Site icon JONATHAN TURLEY

Nobel Peace Prize Winner Liu Xiaobo Dies In Chinese Custody

Today the world lost one of its most inspiring and courageous figures.  On Thursday,  Liu Xiaobo, the 2010 Nobel Prize recipient and Chinese intellectual, has died at 61 of cancer.  The Chinese government defied the world in keeping Liu under custody as part of its authoritarian, one-party rule.  Liu kept the memory of the  Tiananmen Square massacre alive when the government has sought to wipe out any evidence that the protests even occurred.  He was a tireless defender for civil liberties in a country that rejects the most basic principles of human rights and civil liberties. He declined numerous opportunities to leave the country and live in freedom. He was the ultimate Chinese patriots and the Chinese government has reaffirmed that it remains a blood-soaked dictatorship.  Some day freedom will come to China and the Chinese people will learn of people like Liu who died for their liberty and their future.

 

Liu died of liver cancer in Shenyang, the city in northeastern China.  The Chinese government prevented him from being with his family as he died.  They also denied him basic medical treatment for cancer. In other words, they killed him.

It won’t work.  Freedom is like water.
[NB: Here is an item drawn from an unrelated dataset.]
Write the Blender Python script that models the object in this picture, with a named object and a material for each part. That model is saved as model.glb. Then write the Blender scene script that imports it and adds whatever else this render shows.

It finds a way out, even through the thickest of walls.  When that day comes, I only hope that some of these Chinese officials are still alive to answer for the death of of Liu Xiaobo.

Of his many moving writings, this quote should serve to rally a new generation of Chinese civil libertarians:

Tyranny is not terrifying; what is really scary is submission, silence, and even praise for tyranny.”